The accuracy of these exams is impressive. In fact, they are being used more and more by international companies, government, and the education system here in the United States.
Guest   Fri Aug 03, 2007 2:19 am GMT
1) The brain is of finite size, with a finite number of simple elementary particles, so there is a definite and finite limit to how much information can be stored in it.

2) The input bandwith into the brain is of finite speed, and a person's lifetime is also finite.

3) There's a finite number of "real" languages currently on Earth to learn, and I assume we can rule out non-Earth langauges.

So, clearly there must be a limit on the number of languges that can be learned. Item (3) is probably the easiest to guess (some 1000s of languages, I suppose, would be the upper limit.) Only someone with a real knack for languages could learn so many.

In my case, the limit is one, BTW.
K. T.   Fri Aug 03, 2007 2:59 am GMT
Interesting links, Die Wahrheit. Thanks!
die Wahrheit   Fri Aug 03, 2007 3:46 am GMT
Well, there are many sites out there on this topic...I just google searched and put down the first few hits.
die Wahrheit   Fri Aug 03, 2007 4:12 am GMT
Also, I do not know if we can say there are a "finite number of real languages..."

When I think of the word finite, I think of having measurable limits. And I do not think this is true with language. There may be a countable number of natural languages at a given time, but that number is not finite because this number may shrink, and this number may grow.

Using English as an example:

If you traveled back to the year 300...you could say there were a finite number of languages also, however just 100 years later there was a new language being spoken...Old English.

With mass communication taking place across the world, I do not think that we can possibly predict what the future looks like. Some languages may die, some languages may blend, and some new languages may come to be.

This in my opinion means that we cannot use the word "finite" because there the defined boundaries aren't so defined.
Franco   Fri Aug 03, 2007 7:26 am GMT
There is no limit to languages you can know (to learn, yes there's limits), for when it's invented, memory sticks for human brain, it will be the same as a flash drive. Just plug it in, and full languages abound!
Dawie   Fri Aug 03, 2007 12:25 pm GMT
There's absolutely no evidence that the physical size of your brain limits how much data you can store in it.

The truth is that scientists still have no idea how memories are stored in the brain. Trying to use the paradigm of a computer with a human brain is just silly. The brain is not like a hard disk drive with a finite limit.
Guest   Fri Aug 03, 2007 1:09 pm GMT
I think one (1) is the limit for me. :)
die Wahrheit   Fri Aug 03, 2007 2:02 pm GMT
I think another point to consider is what does it mean to "learn a language."

I am a native English speaker who has been around the German language my entire life. In fact, I am willing to say that English and German have been pretty equal in my life, but I feel that I am still "learning both these languages."

I am always running into situations were I do not know a word or phrase.
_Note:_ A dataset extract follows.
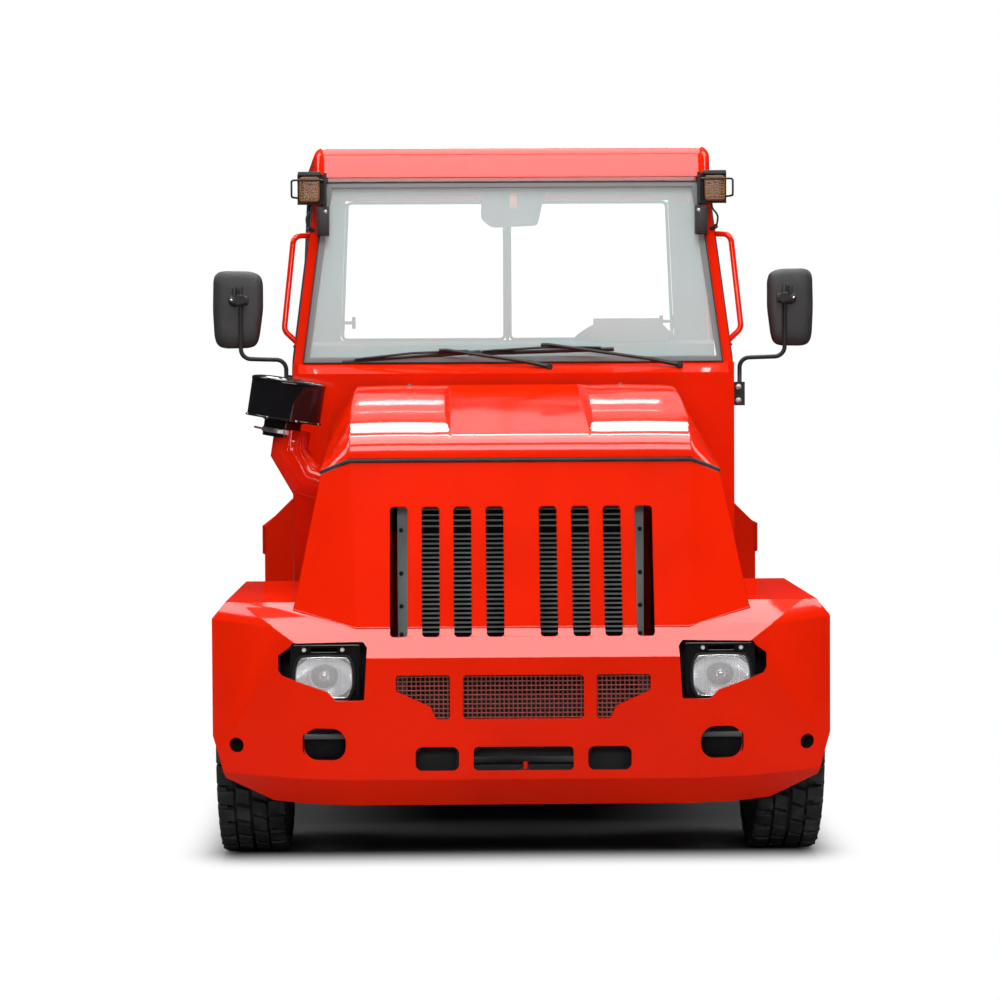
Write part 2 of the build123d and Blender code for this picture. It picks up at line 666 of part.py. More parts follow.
def lamp_guards():
    """Build the brackets, wire guards and black boxes by the turn lamps."""
    parts = [box(553, 640, -318, -312, 1844, 1934), box(553, 560, -352, -312, 1842, 1936)]
    parts.append(box(562, 592, -318, -262, 1856, 1900))
    parts.append(box(569, 637, -348, -312, 1928.5, 1936))
    guard = [(562, -350, 1914), (562, -366, 1914), (655, -366, 1914), (655, -366, 1864), (640, -315, 1864)]
    parts.append(tube(guard, 3, 7))
    parts.append(box(546, 583, -332, -298, 1752, 1838))
    return both(join(parts)) - cab_frame() - windscreen() - turn_lamps()


def grab_handles():
    """Build the tube handles on the front pillars."""
    path = [(596, -285, 1754), (652, -318, 1752), (682, -330, 1470), (640, -325, 1430)]
    return both(tube(path, 8.5, 28)) - cab_frame()


def mirror_arms():
    """Build the bent tubes that carry the outer mirrors."""
    parts = []
    for x_head, side in MIRROR_HEADS:
        inner = side * 676
        path = [(inner, -340, 1262), (inner, -345, 1382), (x_head - side * 14, -350, 1386)]
        path += [(x_head - side * 14, -352, 1600)]
        parts.append(tube(path, 6.5, 30))
        parts.append(box(side * 652, side * 690, -362, -318, 1240, 1310))
        parts.append(cyl("y", (x_head - side * 14, -351, 1560), 17, 33))
    return join(parts) - cab_body()


def mirror_heads():
    """Build the outer mirror heads."""
    parts = []
    for x_head, _ in MIRROR_HEADS:
        head = slab_y(152, 234, 26, (x_head, 1532), -334, -290)
        parts.append(fillet(head.faces().sort_by(Axis.Y)[0].edges(), 14))
    return join(parts)


def cab_mirror():
    """Build the inside mirror on its bracket."""
    head = slab_y(190, 126, 26, (0, 1843), -160, -140)
    top = HEADER_Z - 12
    return head + box(-14, 14, -162, -150, 1850, top) + box(-14, 14, -262, -150, top - 12, top)


# --------------------------------------------------------------------- rear
def rear_profile(inset):
    """Return half the rear body outline."""
    half = [(0, 420 - inset * 9), (REAR_HALF - inset, 420 - inset * 9)]
    half += [(REAR_HALF - inset, 855 - inset * 0.4)]
    half += [(700 - inset * 0.4, 939 - inset), (0, 939 - inset)]
    return half


def rear_body():
    """Build the rear bodywork with its wheel arches."""
    outer = both(prism_y(rear_profile(0), 300, 1450))
    inner = both(prism_y(rear_profile(8), 308, 1442))
    shell = outer - inner
    shell -= both(prism_y([(0, 300), (692, 300), (692, 1100), (0, 1100)], 200, 652))
    arch = cyl("x", (750, REAR_AXLE_Y, REAR_TYRE_R), 420, 240)
    shell -= both(arch)
    shell -= box(-640, 640, 200, 1600, 300, 440)
    return shell - box(-112, 112, 1400, 1500, 300, 562)


def rear_cap():
    """Build the trim strips along the top of the rear body."""
    strip = [(REAR_HALF, 765), (REAR_HALF + 7, 768), (REAR_HALF + 7, 857), (REAR_HALF, 855)]
    return both(prism_y(strip, 296, 1454))


def side_steps():
    """Build the entry steps on both sides."""
    tread = box(560, 780, -420, 300, 400, 420)
    riser = box(560, 572, -399, 300, 400, 560)
    return both(tread + riser + box(560, 780, -420, -410, 400, 440))


def tow_hitch():
    """Build the stepped rear hitch with its pin bores."""
    back = box(-110, 110, 1441, 1461, 335, 560)
    parts = [back]
    for z in (345, 425, 505):
        plate = box(-75, 75, 1460, 1505, z, z + 20)
        plate += Pos(0, 1475, z + 10) * Cylinder(75, 20)
        plate &= box(-80, 80, 1455, 1700, z - 5, z + 25)
        parts.append(plate)
    body = join(parts)
    return body - cyl("z", (0, HITCH_PIN_Y, 440), HITCH_BORE_R, 300)


def front_crossmember():
    """Build the dark plates that close the frame behind the lower slots."""
    body = box(-RAIL_IN, RAIL_IN, -1488, -1478, 335, 500) + box(-RAIL_IN, RAIL_IN, -1500, -1478, 440, 500)
    body += both(box(165, RAIL_IN, -1488, -1478, 285, 335))
    body += box(-160, 160, -1524, -1478, 302, 318) + both(box(150, 175, -1524, -1478, 285, 400))
    tongue = box(-9, 19, -1541, -1524, 302, 308)
    return body + tongue - cyl("z", (5, -1532, 309), 8.6, 100) + cyl("z", (5, -1532, 305), 8.6, 6) - cyl("z", (5, -1532, 305), 6, 20)


def front_tow_pin():
    """Build the small front pin with its collars."""
    pin = cyl("z", (5, -1532, 309), 6, 36)
    return pin + cyl("z", (5, -1532, 310), 8, 4) + cyl("z", (5, -1532, 299), 8, 6)


def tail_lamps():
    """Build the rear lamp clusters."""
    return both(slab_y(90, 190, 8, (722, 650), 1450, 1472))


def side_tank(side):
    """Build the tank on one side of the frame, with its straps and filler."""
    body = box(RAIL_OUT, 545, -370, 230, 352, 552)
    body = fillet(body.edges().filter_by(Axis.Y), 24)
    for y in (-260, 100):
        strap = box(RAIL_OUT, 549, y, y + 40, 348, 556)
        body += fillet(strap.edges().filter_by(Axis.Y), 26)
    if side > 0:
        return body + rod((500, -300, 560), (522, -306, 596), 28) - box(0, 900, -500, 500, 558, 700)
    lid = box(-540, -RAIL_OUT - 6, -360, 220, 552, 558)
    return mirror(body, about=Plane.YZ) + lid


def exhaust():
    """Build the muffler below the frame with its front and side pipes."""
    body = cyl("y", (-190, -90, 336), 72, 480)
    for y in (-322, 142):
        body += cyl("y", (-190, y, 336), 76, 12)
    body += tube([(-190, -320, 336), (-190, -630, 336), (-190, -630, 545)], 22, 60)
    body += tube([(-190, 140, 300), (-190, 252, 300), (-640, 252, 300)], 22, 60)
    for y in (-300, 100):
        body += box(-200, -180, y, y + 20, 400, 438) + box(-RAIL_IN, -180, y, y + 20, 430, 438)
    return body


# ------------------------------------------------------------------- output
def pieces():
    """Return every node name with its shape."""
    table = {
        "chassis_frame": chassis_frame(),
        "frame_crossmembers": frame_crossmembers(),
        "front_bumper": front_bumper(),
        "bumper_screens": bumper_screens(),
        "front_fenders": front_fenders(),
        "nose_shell": nose_shell(),
        "radiator": radiator(),
        "hood": hood(),
        "hood_hinges": hood_hinges(),
        "hood_seal": hood_seal(),
        "engine_block": engine_block(),
        "air_elbow": air_elbow(),
        "precleaner": precleaner(),
        "cab_body": cab_body(),
        "cab_frame": cab_frame(),
        "roof": roof(),
        "windscreen": windscreen(),
        "rear_windows": rear_windows(),
        "dashboard": dashboard(),
        "steering_column": steering_column(),
        "steering_wheel": steering_wheel(),
        "seat_bases": seat_bases(),
        "seat_cushions": seat_cushions(),
        "seat_backs": seat_backs(),
        "pedals": pedals(),
        "wipers": wipers(),
        "headlamps": headlamps(),
        "headlamp_lenses": headlamp_lenses(),
        "fog_lamps": fog_lamps(),
        "turn_lamps": turn_lamps(),
        "lamp_guards": lamp_guards(),
        "grab_handles": grab_handles(),
        "mirror_arms": mirror_arms(),
        "mirror_heads": mirror_heads(),
        "cab_mirror": cab_mirror(),
        "rear_body": rear_body(),
        "rear_cap": rear_cap(),
        "side_steps": side_steps(),
        "tail_lamps": tail_lamps(),
        "tow_hitch": tow_hitch(),
        "front_crossmember": front_crossmember(),
        "front_tow_pin": front_tow_pin(),
        "fuel_tank": side_tank(1),
        "battery_box": side_tank(-1),
        "exhaust": exhaust(),
        "front_axle": front_axle(),
        "rear_axle": rear_axle(),
        "leaf_springs": leaf_springs(),
        "knuckle_left": knuckle(1),
        "knuckle_right": knuckle(-1),
        "tie_rod": tie_rod(),
    }
    wheels = (
        ("front_left", FRONT_TRACK_HALF, FRONT_AXLE_Y, FRONT_TYRE_R, FRONT_TYRE_W),
        ("front_right", -FRONT_TRACK_HALF, FRONT_AXLE_Y, FRONT_TYRE_R, FRONT_TYRE_W),
        ("rear_left", REAR_TRACK_HALF, REAR_AXLE_Y, REAR_TYRE_R, REAR_TYRE_W),
        ("rear_right", -REAR_TRACK_HALF, REAR_AXLE_Y, REAR_TYRE_R, REAR_TYRE_W),
    )
    for name, x, y, radius, width in wheels:
        table["tyre_" + name] = tyre(x, y, radius, width)
        table["rim_" + name] = rim(x, y, radius, 1 if x > 0 else -1)
    return table


os.makedirs("parts", exist_ok=True)
for node, shape in pieces().items():
    export_step(shape, "parts/" + node + ".step")
    print(node, len(shape.solids()), round(shape.volume / 1000))
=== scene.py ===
"""Looks, lights and camera for the airport baggage tug.

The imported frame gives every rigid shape. This file adds what the frame leaves
out, such as tread, wire mesh, upholstery, lamp glass and fasteners, and gives
every surface a procedural finish. Units are metres; the tug faces -Y.
"""
from __future__ import annotations

import json
import logging
import math
from contextlib import contextmanager
from dataclasses import dataclass, field
from enum import Enum
from typing import Callable, Iterator, Sequence

import bmesh
import bpy
from mathutils import Matrix, Vector

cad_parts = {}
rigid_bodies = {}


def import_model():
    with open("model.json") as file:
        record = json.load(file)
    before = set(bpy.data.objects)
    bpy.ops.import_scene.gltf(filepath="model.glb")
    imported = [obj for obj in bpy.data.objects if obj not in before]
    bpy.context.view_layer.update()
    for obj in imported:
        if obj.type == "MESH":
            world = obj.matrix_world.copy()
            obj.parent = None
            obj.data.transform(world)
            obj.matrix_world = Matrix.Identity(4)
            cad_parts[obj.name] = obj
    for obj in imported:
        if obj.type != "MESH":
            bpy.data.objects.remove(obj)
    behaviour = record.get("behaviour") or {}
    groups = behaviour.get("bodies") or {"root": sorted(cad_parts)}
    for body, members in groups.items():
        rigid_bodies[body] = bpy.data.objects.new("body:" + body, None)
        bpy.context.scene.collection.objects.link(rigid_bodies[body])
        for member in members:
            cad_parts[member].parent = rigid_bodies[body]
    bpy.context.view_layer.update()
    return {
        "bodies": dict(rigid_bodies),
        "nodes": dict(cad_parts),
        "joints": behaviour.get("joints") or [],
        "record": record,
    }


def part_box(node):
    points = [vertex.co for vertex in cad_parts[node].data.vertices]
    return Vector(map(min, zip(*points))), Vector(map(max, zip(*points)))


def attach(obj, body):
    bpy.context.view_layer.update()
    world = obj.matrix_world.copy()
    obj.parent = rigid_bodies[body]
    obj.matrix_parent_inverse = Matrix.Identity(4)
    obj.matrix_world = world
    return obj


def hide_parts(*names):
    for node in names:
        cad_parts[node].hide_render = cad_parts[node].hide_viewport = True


LOG = logging.getLogger("tug")
Colour = tuple[float, float, float]
Point = tuple[float, float, float]
Flat = tuple[float, float]
Places = Sequence[tuple[Sequence[float], Matrix]]
Test = Callable[[Vector, Vector], bool]


class Side(Enum):
    """Which side of the tug a piece is on."""

    LEFT = 1
    RIGHT = -1

    @property
    def word(self) -> str:
        """Return the side's name in lower case."""
        return self.name.lower()


class Axis(Enum):
    """A direction to repeat a piece along."""

    X = (1.0, 0.0, 0.0)
    Y = (0.0, 1.0, 0.0)
    Z = (0.0, 0.0, 1.0)


# --------------------------------------------------------------- shader maths
class Value:
    """A number that varies over a surface, with Python's operators."""

    def __init__(self, surface: Surface, socket: bpy.types.NodeSocket) -> None:
        """Wrap one output socket of a surface's node tree."""
        self.surface = surface
        self.socket = socket

    def _math(self, operation: str, *others: Value | float, clamp: bool = False) -> Value:
        """Add a Math node.

        Args:
            operation: Blender's name of the operation.
            others: The second and third operands.
            clamp: Whether to hold the result between 0 and 1.

        Returns:
            The result as a new value.
        """
        settings = {"operation": operation, "use_clamp": clamp}
        inputs = dict(enumerate((self, *others)))
        return Value(self.surface, self.surface.node("ShaderNodeMath", settings, inputs).outputs[0])

    def __add__(self, other: Value | float) -> Value:
        """Return the sum."""
        return self._math("ADD", other)

    __radd__ = __add__

    def __sub__(self, other: Value | float) -> Value:
        """Return the difference."""
        return self._math("SUBTRACT", other)

    def __rsub__(self, other: float) -> Value:
        """Return a number less this value."""
        return self._math("MULTIPLY", -1.0)._math("ADD", other)

    def __mul__(self, other: Value | float) -> Value:
        """Return the product."""
        return self._math("MULTIPLY", other)

    __rmul__ = __mul__

    def __truediv__(self, other: Value | float) -> Value:
        """Return the quotient."""
        return self._math("DIVIDE", other)

    def __pow__(self, other: float) -> Value:
        """Return the power."""
        return self._math("POWER", other)

    def clamped(self) -> Value:
        """Return the value held between 0 and 1."""
        return self._math("ADD", 0.0, clamp=True)

    def ramp(self, low: float, high: float) -> Value:
        """Return 0 below low, 1 above high and a smooth rise between.

        Args:
            low: Where the rise starts.
            high: Where it ends.
        """
        settings = {"interpolation_type": "SMOOTHSTEP"}
        inputs = {"Value": self, "From Min": low, "From Max": high}
        return Value(self.surface, self.surface.node("ShaderNodeMapRange", settings, inputs).outputs[0])

    def positive(self) -> Value:
        """Return the value, or 0 where it is below 0."""
        return self._math("MAXIMUM", 0.0)

    def absolute(self) -> Value:
        """Return the value without its sign."""
        return self._math("ABSOLUTE")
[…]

And to make matters worse, I am at that age were the mind is starting to get a little foggy.
furrykef   Fri Aug 03, 2007 2:19 pm GMT
I'd like to point out that the original poster of the thread is not me. (Not that I think there's that much scope for confusion... I'd never start a thread and put only a question mark in the body. I'm much too verbose to do that!)

<< There's absolutely no evidence that the physical size of your brain limits how much data you can store in it. >>

Sure there is. The amount of information is limited by the number of neurons and synapses. You could only do so much with a brain that has only four neurons. The same applies to a brain with a trillion neurons, though you can obviously do much, much, MUCH more with it. ;)

But we have no idea how much information the brain can store, and you're definitely right that it isn't as simple as hard drive storage. The human brain is not composed of bits and bytes -- at least, not the same kinds.

- Kef
Franco   Fri Aug 03, 2007 10:25 pm GMT
Soon we will have supercomputers to simulate the brain, and think and feel as humans. The brain is analogous to computer.
die Wahrheit   Sat Aug 04, 2007 12:43 am GMT
Hmm...even computers have trouble with languages.